Il Supremo Consesso, di conseguenza, alla luce delle considerazioni sin qui esposte, ribadita la rilevanza per la decisione del caso di specie della seguente questione: «se l’aggravante speciale già prevista dall’art. 7 D.I. n. 152 del 1991 ed oggi inserita nell’art. 416 bis.1 cod. pen. che prevede l’aumento di pena quando la condotta tipica sia consumata “al fine di” agevolare l’attività delle associazioni mafiose abbia natura “oggettiva” concernendo le modalità dell’azione, ovvero abbia natura “soggettiva” concernendo la direzione della volontà», rimetteva la stessa al superiore scrutinio delle Sezioni Unite.

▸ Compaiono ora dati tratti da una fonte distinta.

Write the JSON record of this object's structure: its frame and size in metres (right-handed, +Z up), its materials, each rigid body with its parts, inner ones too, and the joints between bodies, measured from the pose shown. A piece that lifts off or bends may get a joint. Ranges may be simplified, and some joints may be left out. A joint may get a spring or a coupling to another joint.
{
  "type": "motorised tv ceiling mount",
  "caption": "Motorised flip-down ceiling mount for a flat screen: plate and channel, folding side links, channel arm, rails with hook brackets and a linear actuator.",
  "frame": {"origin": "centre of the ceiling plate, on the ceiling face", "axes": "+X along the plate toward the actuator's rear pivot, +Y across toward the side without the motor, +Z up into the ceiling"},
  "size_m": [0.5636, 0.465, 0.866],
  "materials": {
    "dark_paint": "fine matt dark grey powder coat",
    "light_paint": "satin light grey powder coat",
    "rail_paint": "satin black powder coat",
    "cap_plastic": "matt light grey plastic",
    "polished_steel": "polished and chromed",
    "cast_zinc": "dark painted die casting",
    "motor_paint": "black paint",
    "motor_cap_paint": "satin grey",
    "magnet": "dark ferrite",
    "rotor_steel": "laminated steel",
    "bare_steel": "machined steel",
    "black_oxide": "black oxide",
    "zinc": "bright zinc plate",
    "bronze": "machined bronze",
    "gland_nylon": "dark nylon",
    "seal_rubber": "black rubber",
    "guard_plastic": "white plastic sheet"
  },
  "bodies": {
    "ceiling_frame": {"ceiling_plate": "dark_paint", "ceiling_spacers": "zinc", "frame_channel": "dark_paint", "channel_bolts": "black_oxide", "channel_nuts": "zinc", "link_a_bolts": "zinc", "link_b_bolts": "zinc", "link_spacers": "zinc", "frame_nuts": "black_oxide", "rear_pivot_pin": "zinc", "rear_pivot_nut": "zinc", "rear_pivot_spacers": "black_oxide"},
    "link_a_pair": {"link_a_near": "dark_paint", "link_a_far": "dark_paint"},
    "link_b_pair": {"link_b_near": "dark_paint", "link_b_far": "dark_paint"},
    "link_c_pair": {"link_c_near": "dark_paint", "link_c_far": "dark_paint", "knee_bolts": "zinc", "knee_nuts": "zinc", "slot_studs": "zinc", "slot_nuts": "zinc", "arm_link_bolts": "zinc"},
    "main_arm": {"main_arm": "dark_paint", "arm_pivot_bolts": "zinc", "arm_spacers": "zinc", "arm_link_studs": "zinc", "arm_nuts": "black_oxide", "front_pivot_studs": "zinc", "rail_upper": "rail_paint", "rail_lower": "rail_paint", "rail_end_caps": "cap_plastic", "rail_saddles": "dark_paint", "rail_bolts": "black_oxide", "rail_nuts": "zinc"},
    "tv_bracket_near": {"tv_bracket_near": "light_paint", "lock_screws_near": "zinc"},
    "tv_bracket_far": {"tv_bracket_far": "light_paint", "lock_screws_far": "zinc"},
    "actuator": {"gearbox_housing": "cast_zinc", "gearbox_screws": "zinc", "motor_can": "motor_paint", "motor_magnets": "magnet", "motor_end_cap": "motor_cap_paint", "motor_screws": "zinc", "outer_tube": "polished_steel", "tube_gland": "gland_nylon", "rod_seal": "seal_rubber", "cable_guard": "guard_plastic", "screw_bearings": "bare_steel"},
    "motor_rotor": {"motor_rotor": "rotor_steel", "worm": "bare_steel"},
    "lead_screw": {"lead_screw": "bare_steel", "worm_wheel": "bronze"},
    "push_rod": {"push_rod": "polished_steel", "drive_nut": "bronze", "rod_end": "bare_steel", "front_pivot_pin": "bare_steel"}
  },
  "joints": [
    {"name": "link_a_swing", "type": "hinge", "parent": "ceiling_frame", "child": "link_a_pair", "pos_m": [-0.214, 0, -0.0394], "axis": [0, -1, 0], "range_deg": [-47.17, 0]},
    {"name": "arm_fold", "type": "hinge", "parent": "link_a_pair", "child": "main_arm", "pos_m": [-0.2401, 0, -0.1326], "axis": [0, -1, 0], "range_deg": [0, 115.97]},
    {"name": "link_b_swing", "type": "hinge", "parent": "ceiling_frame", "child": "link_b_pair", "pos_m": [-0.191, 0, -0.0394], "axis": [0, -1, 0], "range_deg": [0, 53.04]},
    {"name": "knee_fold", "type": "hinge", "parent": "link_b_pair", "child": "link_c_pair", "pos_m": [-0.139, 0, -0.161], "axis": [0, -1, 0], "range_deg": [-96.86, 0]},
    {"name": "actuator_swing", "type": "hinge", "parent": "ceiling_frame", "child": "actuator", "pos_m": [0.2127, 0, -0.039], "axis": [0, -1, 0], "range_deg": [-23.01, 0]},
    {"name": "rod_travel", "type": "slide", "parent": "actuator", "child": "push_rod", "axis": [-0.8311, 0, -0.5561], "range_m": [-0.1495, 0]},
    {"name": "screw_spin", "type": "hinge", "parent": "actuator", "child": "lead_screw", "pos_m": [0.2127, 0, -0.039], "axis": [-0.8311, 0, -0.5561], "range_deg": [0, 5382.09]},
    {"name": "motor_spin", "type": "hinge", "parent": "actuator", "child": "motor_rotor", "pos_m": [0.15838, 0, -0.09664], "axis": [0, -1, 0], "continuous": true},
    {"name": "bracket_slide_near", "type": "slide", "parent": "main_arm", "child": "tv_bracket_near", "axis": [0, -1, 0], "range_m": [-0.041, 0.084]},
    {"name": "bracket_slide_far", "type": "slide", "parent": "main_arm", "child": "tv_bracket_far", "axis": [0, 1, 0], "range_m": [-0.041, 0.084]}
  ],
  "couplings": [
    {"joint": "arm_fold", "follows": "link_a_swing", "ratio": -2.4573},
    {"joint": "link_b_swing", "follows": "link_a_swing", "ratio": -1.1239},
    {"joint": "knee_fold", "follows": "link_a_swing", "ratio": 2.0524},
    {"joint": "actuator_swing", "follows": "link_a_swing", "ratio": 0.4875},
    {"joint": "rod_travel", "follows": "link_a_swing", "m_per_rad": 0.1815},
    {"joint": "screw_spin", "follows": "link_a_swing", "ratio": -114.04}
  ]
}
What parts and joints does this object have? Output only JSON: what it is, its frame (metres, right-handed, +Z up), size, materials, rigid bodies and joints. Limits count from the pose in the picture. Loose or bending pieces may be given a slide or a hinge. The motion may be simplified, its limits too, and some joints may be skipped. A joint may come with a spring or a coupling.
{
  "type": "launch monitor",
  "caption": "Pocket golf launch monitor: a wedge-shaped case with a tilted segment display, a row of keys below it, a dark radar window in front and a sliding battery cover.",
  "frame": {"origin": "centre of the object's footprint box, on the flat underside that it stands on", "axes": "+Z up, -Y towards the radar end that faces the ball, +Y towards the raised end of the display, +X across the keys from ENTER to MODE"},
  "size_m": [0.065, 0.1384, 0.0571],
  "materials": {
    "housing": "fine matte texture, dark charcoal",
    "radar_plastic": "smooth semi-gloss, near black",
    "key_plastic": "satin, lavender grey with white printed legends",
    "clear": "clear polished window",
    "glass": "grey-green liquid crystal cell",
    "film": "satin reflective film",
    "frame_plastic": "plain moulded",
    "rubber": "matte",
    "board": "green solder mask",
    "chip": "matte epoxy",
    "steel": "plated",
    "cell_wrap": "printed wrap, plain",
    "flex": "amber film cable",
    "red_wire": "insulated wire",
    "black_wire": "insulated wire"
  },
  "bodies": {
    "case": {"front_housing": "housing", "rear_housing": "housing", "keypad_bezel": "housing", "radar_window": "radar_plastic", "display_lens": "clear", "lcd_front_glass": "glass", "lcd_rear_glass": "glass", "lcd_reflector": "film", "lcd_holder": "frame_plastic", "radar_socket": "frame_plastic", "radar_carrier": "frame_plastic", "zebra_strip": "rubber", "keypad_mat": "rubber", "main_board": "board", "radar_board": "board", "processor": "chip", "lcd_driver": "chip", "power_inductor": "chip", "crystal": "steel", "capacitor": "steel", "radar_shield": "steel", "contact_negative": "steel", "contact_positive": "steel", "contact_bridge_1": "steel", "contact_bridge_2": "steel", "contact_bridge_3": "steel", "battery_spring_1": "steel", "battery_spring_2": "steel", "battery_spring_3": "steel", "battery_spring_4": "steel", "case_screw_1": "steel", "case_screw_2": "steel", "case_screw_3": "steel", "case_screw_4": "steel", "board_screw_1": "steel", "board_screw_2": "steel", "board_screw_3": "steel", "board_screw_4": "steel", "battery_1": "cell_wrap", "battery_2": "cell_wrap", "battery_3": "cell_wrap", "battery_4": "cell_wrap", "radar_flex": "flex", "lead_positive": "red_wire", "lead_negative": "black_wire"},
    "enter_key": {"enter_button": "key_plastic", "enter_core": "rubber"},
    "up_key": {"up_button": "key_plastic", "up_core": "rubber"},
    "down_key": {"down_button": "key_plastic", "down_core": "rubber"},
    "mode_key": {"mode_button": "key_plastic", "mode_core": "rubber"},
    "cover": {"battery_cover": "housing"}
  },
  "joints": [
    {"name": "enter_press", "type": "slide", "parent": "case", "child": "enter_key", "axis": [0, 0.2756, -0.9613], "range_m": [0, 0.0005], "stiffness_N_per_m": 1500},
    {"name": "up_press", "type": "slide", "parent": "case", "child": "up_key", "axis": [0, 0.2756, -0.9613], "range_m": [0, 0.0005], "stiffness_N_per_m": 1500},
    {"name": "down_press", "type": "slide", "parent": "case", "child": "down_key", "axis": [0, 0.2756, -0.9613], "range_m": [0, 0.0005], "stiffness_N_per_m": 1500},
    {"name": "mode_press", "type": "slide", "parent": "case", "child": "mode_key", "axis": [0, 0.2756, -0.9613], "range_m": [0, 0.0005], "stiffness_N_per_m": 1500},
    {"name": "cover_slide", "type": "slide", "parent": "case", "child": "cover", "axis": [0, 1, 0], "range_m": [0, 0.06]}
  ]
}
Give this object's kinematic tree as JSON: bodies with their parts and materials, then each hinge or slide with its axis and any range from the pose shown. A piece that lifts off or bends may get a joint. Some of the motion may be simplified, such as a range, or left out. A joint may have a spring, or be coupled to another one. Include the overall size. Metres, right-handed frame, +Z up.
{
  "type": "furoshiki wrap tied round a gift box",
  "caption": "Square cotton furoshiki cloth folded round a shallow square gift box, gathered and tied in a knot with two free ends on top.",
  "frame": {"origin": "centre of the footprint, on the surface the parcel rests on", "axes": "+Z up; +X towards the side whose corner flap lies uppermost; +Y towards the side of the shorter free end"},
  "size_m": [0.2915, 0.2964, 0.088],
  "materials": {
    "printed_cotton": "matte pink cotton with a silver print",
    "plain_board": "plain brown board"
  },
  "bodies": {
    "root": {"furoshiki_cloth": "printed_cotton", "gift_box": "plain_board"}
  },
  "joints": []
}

Le Sezioni Unite ha così stabilito

Le Sezioni Unite hanno affermato che l’aggravante agevolatrice dell’attività mafiosa, prevista dall’art. 416-bis, comma primo, cod. pen., ha natura soggettiva, inerendo ai motivi a delinquere, ed è caratterizzata da dolo intenzionale; nel reato concorsuale, è estensibile al concorrente che non sia animato da tale scopo a condizione che egli risulti consapevole dell’altrui finalità agevolatrice, secondo la disciplina generale dettata dall’art. 59, comma secondo, cod. pen., che attribuisce all’autore del reato gli effetti delle circostanze aggravanti da lui conosciute.